2005, R, 100 min. Directed by Jean-Pierre Dardenne, Luc Dardenne. Starring Jérémie Renier, Déborah François, Jérémie Segard, Mirelle Bailly.
REVIEWED By Marrit Ingman, Fri., May 5, 2006
Please do not be fooled by the poster for this Palme d’Or darling: It is not a feel-good love story between the rumpled young couple you see in a clinch. Oh, no. Revolving around Bruno (Renier) and Sonia (François), L'Enfant is a maelstrom of grit, crime, poverty, and bureaucratic gridlock, seen through a documentary-style lens. It’s a marvelous, evocative, and well-acted film, but the Belgian Dardenne brothers tell about the dangers of life in Seraing, Belgium, an industrial bust town where love doesn’t necessarily conquer all. Sonia has just had a baby, but the titular child is actually Bruno, a small-time hoodlum who sells electronics heisted by his gang of chain-smoking grade-schoolers. “Only fuckers work,” Bruno tells Sonia – after she’s come home from the maternity ward to find that Bruno has sublet her apartment in her absence. The problem is not that Bruno and Sonia are teenage parents. The problem is that Bruno is an opportunist and an abuser of goodwill, an emotional child who wheedles and schemes and squirms, and Sonia is too much in his sway. Everything around Bruno can be sold for a price, including Jimmy, their 9-day-old son. To say more would give away the plot, but the story picks up the pace in its second and third acts, transforming itself from a realist urban social drama into an ominous moral thriller about Bruno’s apparently fruitless attempts to undo his misdeeds.
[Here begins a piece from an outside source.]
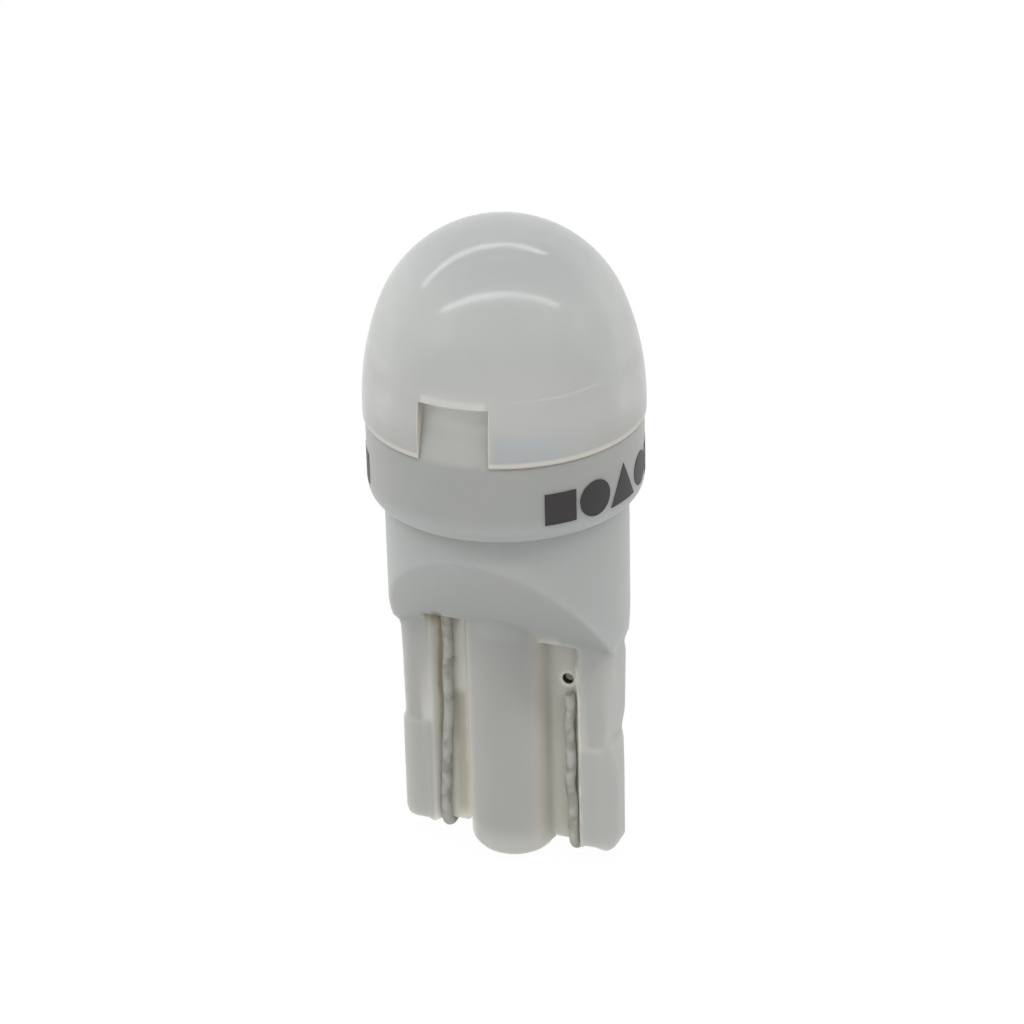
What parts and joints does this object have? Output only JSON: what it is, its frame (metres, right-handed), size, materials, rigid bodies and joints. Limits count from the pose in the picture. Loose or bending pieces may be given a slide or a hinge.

The Dardennes exploit their environment masterfully – the dank and shadowy interiors of semi-abandoned flats and garages where faceless hands collect payouts through rusty vents, a school yard more like a prison, and Bruno’s hideout by the Meuse, whose riverfront is seen here as a boneyard of mechanical waste, scrap metal, and hidden hollows for squatters. It’s a grim milieu, and the Dardennes photograph it unflinchingly. Renier has the hard face and pitted skin of a thug but the rounded shoulders and mop of blond hair of a younger boy; it’s a credit to his performance that despite Bruno’s callow, shiftless ways, hope for his redemption is not misplaced. The film isn’t perfect – its buildup is too long, with drawling scenes of the lovers tussling like puppies, while its final turn is too rushed – but it is an observant and effective study in character and setting, suitably grave and distinctively realized.